## begin
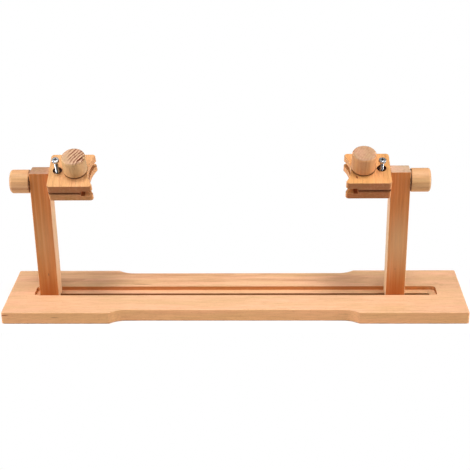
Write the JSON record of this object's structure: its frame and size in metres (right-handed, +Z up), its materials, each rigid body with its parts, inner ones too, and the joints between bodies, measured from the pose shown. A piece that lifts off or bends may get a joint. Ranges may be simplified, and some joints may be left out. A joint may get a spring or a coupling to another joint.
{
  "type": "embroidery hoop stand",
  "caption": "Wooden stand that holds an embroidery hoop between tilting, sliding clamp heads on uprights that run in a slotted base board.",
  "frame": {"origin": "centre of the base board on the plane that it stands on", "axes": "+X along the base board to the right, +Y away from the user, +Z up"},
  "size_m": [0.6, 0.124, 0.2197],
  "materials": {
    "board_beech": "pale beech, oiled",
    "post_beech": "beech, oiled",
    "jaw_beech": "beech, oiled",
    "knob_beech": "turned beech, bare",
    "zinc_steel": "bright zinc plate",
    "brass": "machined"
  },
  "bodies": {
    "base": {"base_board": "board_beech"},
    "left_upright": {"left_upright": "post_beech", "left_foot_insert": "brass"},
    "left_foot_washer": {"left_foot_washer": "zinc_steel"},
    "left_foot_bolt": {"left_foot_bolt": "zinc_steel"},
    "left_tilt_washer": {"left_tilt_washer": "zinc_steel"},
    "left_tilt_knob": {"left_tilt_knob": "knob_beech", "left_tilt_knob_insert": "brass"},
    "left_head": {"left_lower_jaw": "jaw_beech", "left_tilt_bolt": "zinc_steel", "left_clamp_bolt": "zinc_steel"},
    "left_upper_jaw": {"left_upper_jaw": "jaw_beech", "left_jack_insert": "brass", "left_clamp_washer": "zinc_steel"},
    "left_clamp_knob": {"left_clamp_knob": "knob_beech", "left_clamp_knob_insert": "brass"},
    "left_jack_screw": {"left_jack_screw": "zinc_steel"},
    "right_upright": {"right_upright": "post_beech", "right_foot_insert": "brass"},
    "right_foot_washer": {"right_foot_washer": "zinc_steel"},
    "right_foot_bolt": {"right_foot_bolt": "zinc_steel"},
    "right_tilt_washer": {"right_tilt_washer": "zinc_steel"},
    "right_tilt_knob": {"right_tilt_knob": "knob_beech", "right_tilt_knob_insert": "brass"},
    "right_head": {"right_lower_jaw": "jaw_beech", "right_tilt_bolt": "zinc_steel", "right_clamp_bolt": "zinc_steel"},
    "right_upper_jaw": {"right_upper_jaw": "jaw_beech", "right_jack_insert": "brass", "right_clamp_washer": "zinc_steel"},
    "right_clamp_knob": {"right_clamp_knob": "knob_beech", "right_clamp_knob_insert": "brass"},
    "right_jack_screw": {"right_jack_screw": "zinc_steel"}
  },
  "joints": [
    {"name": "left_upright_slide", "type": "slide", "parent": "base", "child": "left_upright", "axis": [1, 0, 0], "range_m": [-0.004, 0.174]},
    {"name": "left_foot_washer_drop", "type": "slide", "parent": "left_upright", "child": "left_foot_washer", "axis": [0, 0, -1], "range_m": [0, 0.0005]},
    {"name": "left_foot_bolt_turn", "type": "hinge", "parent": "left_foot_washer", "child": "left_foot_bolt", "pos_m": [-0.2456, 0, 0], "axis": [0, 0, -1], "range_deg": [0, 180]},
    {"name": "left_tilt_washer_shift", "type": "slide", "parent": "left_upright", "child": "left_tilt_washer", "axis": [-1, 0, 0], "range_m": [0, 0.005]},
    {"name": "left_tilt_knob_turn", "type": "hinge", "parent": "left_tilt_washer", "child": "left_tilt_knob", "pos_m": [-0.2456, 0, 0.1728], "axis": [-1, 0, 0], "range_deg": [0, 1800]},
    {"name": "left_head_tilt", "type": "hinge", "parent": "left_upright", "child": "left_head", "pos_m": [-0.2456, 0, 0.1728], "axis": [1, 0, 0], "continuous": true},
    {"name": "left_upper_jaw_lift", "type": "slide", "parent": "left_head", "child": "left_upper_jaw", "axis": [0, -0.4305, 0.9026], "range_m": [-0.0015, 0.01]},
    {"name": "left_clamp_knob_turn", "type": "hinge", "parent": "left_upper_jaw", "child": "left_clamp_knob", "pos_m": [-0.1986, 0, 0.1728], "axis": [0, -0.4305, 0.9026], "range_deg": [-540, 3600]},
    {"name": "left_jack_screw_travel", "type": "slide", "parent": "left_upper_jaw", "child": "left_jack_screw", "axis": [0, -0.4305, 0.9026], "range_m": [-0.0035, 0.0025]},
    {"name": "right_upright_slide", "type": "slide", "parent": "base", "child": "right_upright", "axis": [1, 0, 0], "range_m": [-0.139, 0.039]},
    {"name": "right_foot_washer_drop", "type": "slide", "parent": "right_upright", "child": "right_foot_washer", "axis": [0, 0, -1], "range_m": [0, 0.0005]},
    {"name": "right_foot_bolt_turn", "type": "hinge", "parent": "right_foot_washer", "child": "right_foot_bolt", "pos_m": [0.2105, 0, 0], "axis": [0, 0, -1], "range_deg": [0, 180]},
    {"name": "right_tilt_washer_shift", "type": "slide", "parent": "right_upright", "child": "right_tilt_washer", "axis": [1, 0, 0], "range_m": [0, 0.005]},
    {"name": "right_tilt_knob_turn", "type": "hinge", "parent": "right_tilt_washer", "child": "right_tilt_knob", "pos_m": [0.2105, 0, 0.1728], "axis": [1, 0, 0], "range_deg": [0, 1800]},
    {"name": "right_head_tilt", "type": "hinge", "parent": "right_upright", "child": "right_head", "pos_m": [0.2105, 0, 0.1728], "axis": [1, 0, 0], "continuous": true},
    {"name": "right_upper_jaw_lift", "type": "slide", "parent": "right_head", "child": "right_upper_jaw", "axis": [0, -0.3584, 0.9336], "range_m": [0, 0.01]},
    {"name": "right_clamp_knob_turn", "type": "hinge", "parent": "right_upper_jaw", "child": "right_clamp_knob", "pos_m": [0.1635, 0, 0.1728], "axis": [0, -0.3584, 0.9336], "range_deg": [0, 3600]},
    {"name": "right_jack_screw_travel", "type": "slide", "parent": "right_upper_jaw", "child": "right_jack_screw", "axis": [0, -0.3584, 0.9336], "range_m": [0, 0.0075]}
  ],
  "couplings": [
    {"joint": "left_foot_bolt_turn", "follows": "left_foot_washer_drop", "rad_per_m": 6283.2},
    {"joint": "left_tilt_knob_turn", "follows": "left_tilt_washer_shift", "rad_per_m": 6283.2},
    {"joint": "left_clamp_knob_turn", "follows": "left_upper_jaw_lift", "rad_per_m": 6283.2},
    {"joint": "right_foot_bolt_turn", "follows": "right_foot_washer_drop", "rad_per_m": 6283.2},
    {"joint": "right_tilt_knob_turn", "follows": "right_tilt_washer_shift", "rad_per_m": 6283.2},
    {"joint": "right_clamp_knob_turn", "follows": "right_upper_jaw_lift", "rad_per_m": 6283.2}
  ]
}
## end
## begin
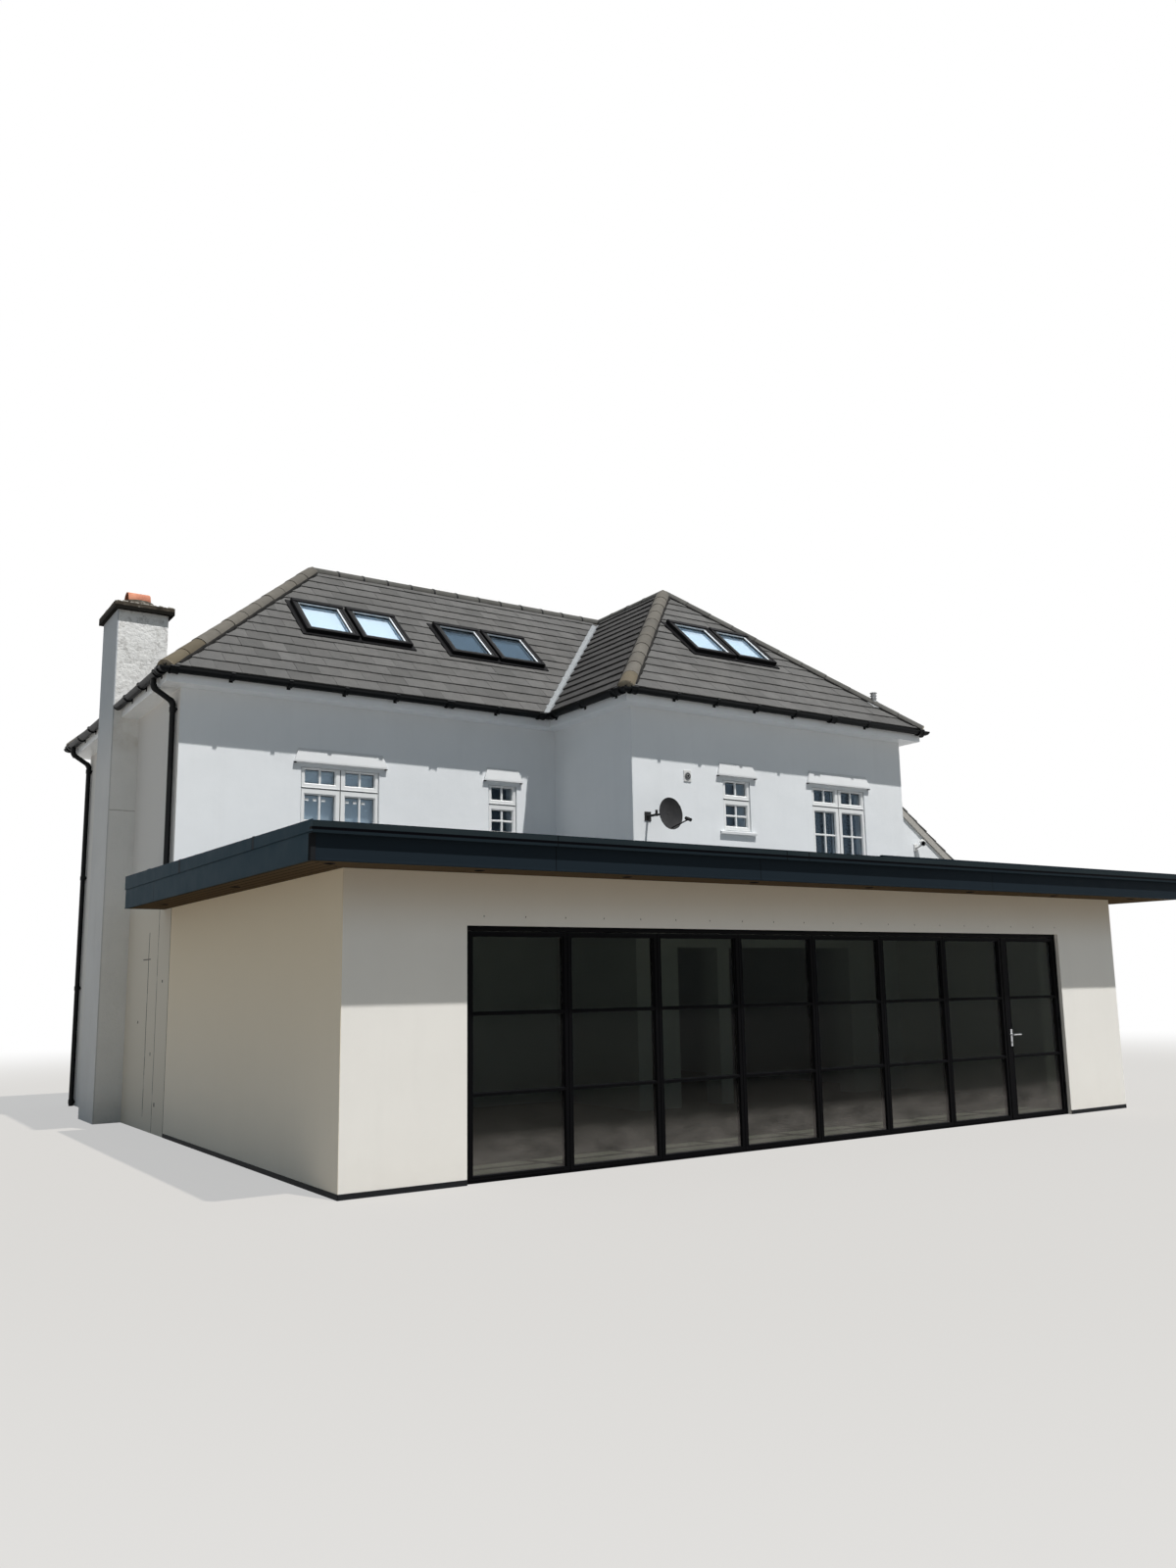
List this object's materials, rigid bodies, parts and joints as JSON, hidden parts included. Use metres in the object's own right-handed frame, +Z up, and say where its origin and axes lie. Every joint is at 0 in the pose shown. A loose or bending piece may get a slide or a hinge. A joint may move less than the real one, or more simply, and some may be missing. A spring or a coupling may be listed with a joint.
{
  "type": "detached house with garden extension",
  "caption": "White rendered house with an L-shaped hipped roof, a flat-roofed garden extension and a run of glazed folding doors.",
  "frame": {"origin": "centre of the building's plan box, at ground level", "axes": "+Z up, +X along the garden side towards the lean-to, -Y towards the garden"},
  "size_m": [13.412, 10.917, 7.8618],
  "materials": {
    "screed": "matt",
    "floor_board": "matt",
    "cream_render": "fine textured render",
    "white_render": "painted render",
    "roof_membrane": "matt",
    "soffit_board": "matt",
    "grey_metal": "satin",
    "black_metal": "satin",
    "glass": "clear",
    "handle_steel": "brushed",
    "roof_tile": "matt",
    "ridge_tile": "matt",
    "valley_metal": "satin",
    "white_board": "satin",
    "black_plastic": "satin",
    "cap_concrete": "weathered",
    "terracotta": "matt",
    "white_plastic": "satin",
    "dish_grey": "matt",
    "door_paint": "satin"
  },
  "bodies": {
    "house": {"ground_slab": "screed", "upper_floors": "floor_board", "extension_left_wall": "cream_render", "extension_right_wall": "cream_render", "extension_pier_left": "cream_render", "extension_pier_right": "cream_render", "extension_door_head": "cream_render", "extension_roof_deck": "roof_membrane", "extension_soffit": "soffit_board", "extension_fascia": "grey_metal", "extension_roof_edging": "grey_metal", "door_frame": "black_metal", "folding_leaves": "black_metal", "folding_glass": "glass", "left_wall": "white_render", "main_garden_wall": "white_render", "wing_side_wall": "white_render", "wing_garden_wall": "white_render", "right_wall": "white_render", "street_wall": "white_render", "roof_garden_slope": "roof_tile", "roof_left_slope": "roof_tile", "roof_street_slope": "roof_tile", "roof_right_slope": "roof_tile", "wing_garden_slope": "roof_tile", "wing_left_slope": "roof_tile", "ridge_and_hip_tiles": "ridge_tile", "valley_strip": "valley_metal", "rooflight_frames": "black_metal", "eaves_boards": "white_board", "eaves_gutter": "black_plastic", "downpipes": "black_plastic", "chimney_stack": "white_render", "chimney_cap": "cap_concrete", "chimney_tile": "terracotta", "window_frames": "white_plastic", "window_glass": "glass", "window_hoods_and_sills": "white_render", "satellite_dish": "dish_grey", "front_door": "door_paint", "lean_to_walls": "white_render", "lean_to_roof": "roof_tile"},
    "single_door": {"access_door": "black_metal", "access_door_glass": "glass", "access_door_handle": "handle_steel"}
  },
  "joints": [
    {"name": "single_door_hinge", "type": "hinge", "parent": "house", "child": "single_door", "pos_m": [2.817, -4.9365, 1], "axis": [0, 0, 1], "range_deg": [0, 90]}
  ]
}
## end
## begin
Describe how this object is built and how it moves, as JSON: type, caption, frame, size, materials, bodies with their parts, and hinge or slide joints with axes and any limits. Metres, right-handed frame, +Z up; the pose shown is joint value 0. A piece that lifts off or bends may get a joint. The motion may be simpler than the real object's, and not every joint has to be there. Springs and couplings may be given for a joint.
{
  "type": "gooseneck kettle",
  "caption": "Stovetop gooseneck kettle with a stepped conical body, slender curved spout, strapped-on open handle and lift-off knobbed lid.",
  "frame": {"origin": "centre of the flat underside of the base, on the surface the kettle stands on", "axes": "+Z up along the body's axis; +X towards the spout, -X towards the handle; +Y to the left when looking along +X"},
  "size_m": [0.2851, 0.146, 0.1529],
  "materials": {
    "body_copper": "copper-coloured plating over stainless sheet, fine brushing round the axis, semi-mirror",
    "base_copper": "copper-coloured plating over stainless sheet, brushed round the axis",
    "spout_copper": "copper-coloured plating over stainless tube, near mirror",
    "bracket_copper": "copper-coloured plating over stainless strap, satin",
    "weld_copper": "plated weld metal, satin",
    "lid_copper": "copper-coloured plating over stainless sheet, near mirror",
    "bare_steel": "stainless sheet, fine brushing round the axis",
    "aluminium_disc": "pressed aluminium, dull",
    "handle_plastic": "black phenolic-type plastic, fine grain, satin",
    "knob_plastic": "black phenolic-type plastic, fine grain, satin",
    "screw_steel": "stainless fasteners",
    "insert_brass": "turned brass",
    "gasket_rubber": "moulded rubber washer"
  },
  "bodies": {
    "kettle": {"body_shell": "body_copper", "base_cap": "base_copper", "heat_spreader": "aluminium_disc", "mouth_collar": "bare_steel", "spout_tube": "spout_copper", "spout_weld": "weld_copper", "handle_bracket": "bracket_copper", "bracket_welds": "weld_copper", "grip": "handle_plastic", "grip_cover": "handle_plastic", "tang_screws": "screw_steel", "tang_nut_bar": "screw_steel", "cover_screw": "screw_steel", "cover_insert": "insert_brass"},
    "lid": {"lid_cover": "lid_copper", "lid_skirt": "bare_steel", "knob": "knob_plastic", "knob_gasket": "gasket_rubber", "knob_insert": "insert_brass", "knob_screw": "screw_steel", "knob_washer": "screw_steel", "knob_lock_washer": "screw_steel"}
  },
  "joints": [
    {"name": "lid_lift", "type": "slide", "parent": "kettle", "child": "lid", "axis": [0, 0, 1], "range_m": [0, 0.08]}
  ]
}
## end
What you have to do — Look through the entries and find each line that has the string "from". Copy those lines.

Problem solution —
Write the JSON record of this object's structure: its frame and size in metres (right-handed, +Z up), its materials, each rigid body with its parts, inner ones too, and the joints between bodies, measured from the pose shown. A piece that lifts off or bends may get a joint. Ranges may be simplified, and some joints may be left out. A joint may get a spring or a coupling to another joint.
  "frame": {"origin": "centre of the base board on the plane that it stands on", "axes": "+X along the base board to the right, +Y away from the user, +Z up"},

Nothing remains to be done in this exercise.